Suarez-Quian moves from table to table, showing students how to patiently peel back skin and then gently lift the triangular trapezius muscle without accidentally destroying the first nerve they'll encounter, the greater occipital nerve.
"This is not dissection by grenades. You have to go just deep enough," he says to the room.
He stops to calm a nervous student. "If you make mistakes, that's fine. Your patient's not going to complain."
"All consciousness is past. Use this body well to enhance your knowledge and lessen the pain of another," says a letter one donor wrote to the medical school.
Who donates their bodies? In some programs, women more than men. They come from every demographic. But there are no national statistics or even federal monitoring of whole-body donations, although one estimate suggests there may be 20,000 a year.
This year, Suarez-Quian got a startling phone call a few weeks before class began: The morgue was almost full. Georgetown usually receives about 60 whole-body donations annually but this year received between 80 and 90.
Schools don't pay for a body donation, but Suarez-Quian still worries that the economy may have played a role with some families perhaps deciding on donation to avoid funeral costs instead of a straightforward desire to contribute to science.
There's no evidence of a nationwide donor increase, said Dr. Richard Drake of the Cleveland Clinic, who took an informal survey for the American Association of Anatomists. About half of anatomy programs require that donors themselves, not their surviving relatives, make the decision.
The demand is growing with an increase in medical school enrollment, plus additional programs that use cadavers to allow surgeons, paramedics and other health providers to learn and practice new procedures.
Whole-body donors usually are past retirement age, and because of disease or age can't offer their organs for transplant into someone else. One impediment is weight. Georgetown has quit accepting bodies that weigh more than about 200 pounds. Just last month, the university's embalmer injured his back preparing a heavy cadaver.

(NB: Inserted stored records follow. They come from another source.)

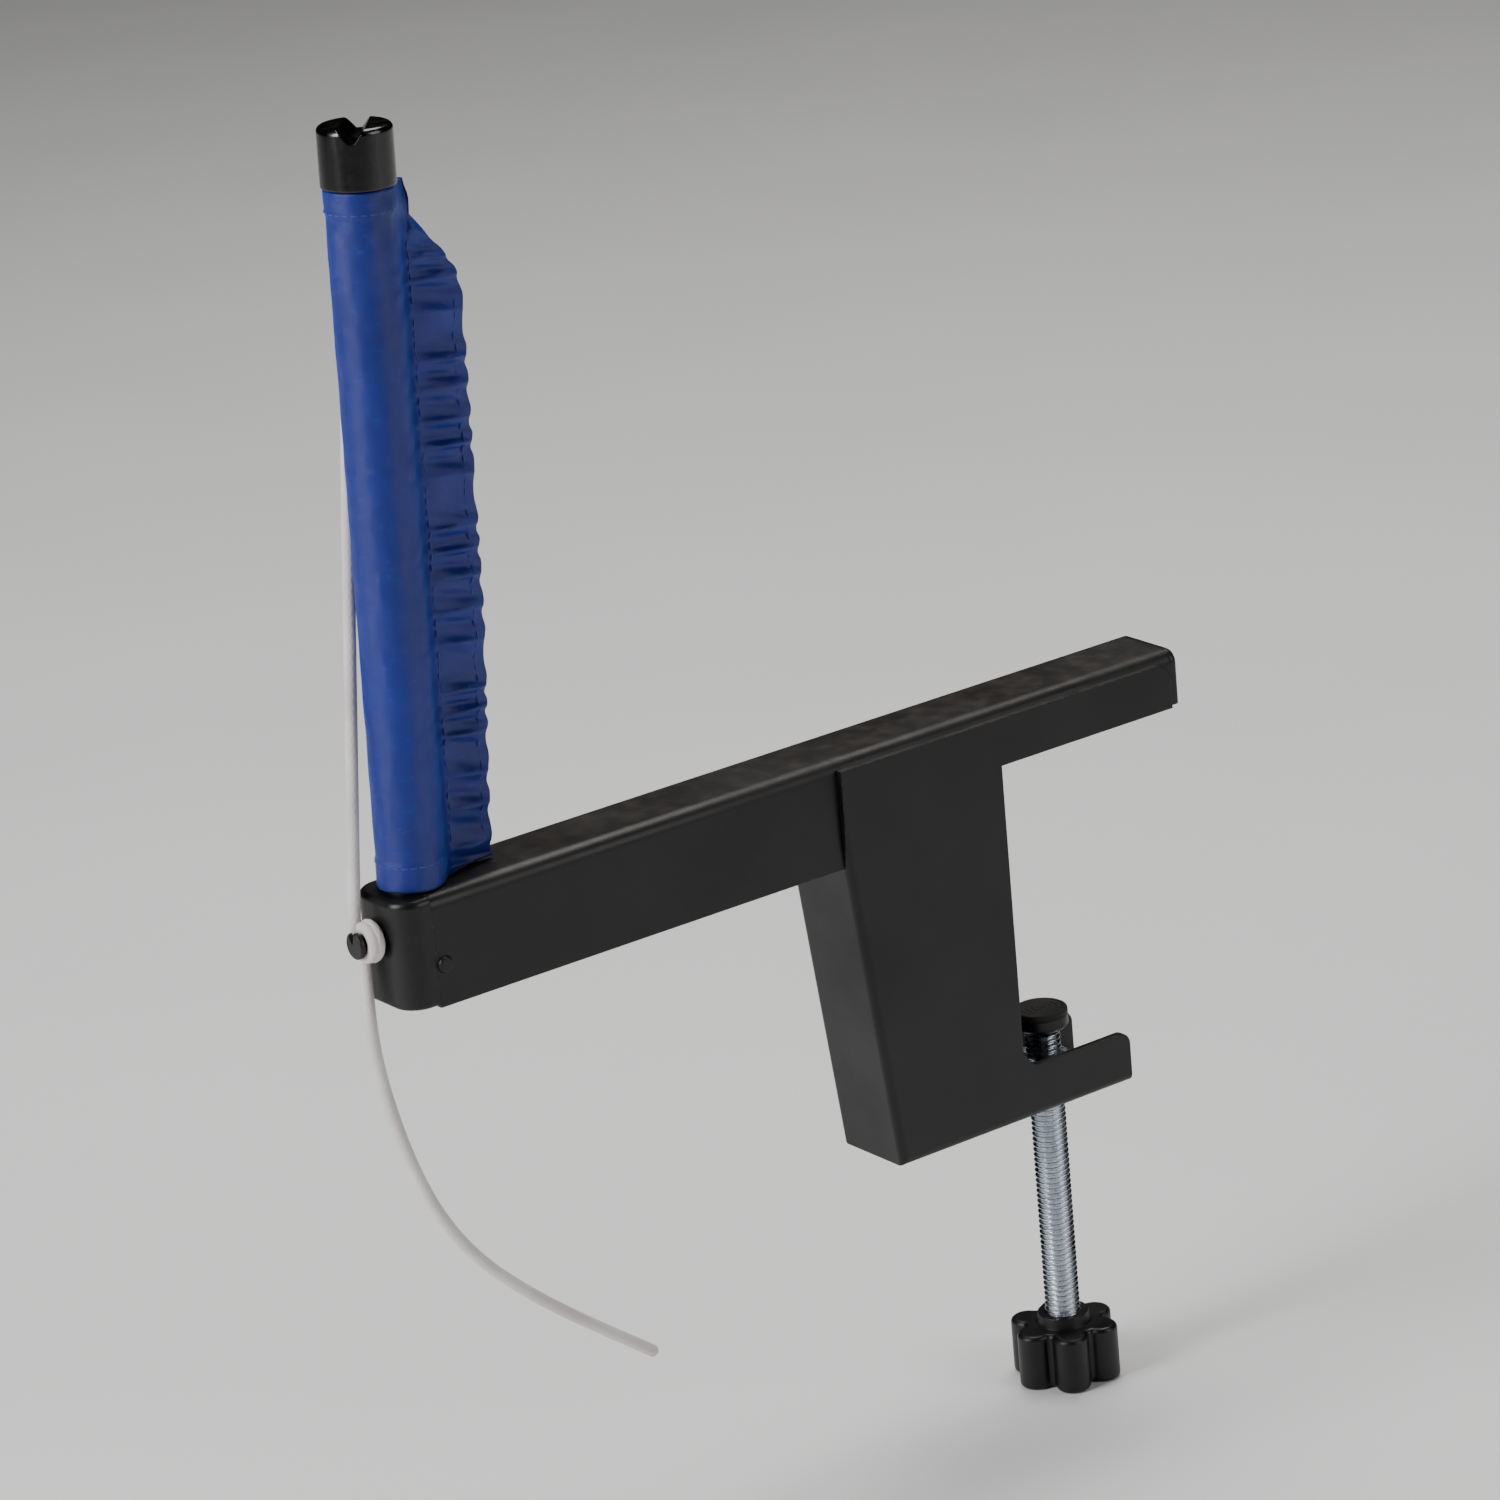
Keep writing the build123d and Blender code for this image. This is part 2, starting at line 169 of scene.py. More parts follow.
def cord_route():
    """The cord's control points, with one more on the tight run, six diameters from the peg."""
    run = [Vector(p) * MM for p in run_points]
    low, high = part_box("cord_turns")
    run[-1] = Vector((run[-1].x, low.y + end_pull * cord_radius, run[-1].z))
    straight = (run[-2] - run[-1]).normalized()
    run.insert(-1, run[-1] + straight * 12 * cord_radius)
    tail = [Vector(p) * MM for p in tail_points]
    return run + [Vector(p) for p in peg_turns()] + tail[1:]


def spline_line(points):
    """The smooth line of the NURBS spline that has these control points."""
    curve = bpy.data.curves.new("route", "CURVE")
    curve.dimensions = "3D"
    curve.resolution_u = 40
    spline = curve.splines.new("NURBS")
    spline.points.add(len(points) - 1)
    for point, place in zip(spline.points, points):
        point.co = (*place, 1)
    spline.order_u = 3
    spline.use_endpoint_u = True
    route = bpy.data.objects.new("route", curve)
    bpy.context.scene.collection.objects.link(route)
    bpy.context.view_layer.update()
    mesh = bpy.data.meshes.new_from_object(route)
    line = [v.co.copy() for v in mesh.vertices]
    bpy.data.objects.remove(route)
    bpy.data.meshes.remove(mesh)
    return line


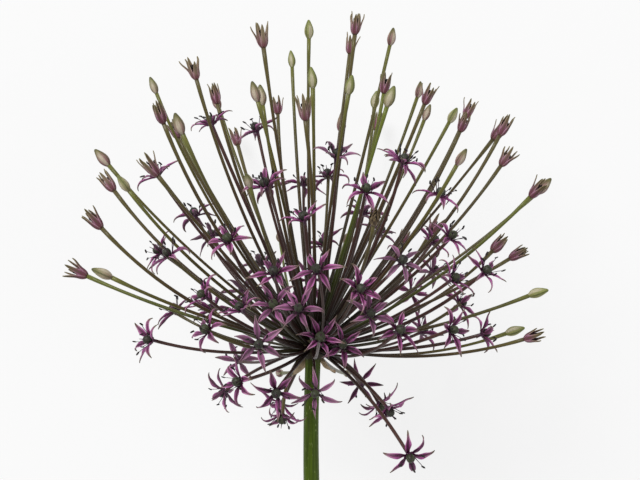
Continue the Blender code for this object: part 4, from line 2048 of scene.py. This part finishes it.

Back in the lab, "My hands are getting numb already, " Nicholas Bonazza of Pittsburgh murmurs to his classmates, about 20 minutes into the day's dissection.
Embalming fluid is seeping through his surgical gloves. The skin sensation will wear off, reassures Suarez-Quian, but they must wash out their eyes quickly if any splashes.
Bonazza once worked at a funeral home, so "I've seen them," he said of bodies, "but cutting is a very different experience."
Then there's the pungent odor of phenol, a key chemical for long-term preservation. The smell can stimulate saliva, surprising students with feelings of hunger they find inappropriate.
"I couldn't eat meat for a good month or two" after a brief introductory anatomy course over the summer, Buchman said.
Starting on the anonymous back actually eases many students' nerves. A few days later, the bodies are flipped again to start working on the chest. Pretty soon, one team finds hard, irregular breast tissue in an elderly woman. Breast cancer, a student exclaims, although it will take a look under the microscope to be sure.
With bodies age 50 to 93, they'll stumble upon a variety of disease.
"If you don't believe me that smoking causes cancer, trust me, you'll see the evidence here," Suarez-Quian promises the class.
He reminds students to look beyond body structure and not forget "the humanity of anatomy."
Buchman gets the message. "You're going to be working with vulnerable people. There's nothing more vulnerable than a dead body."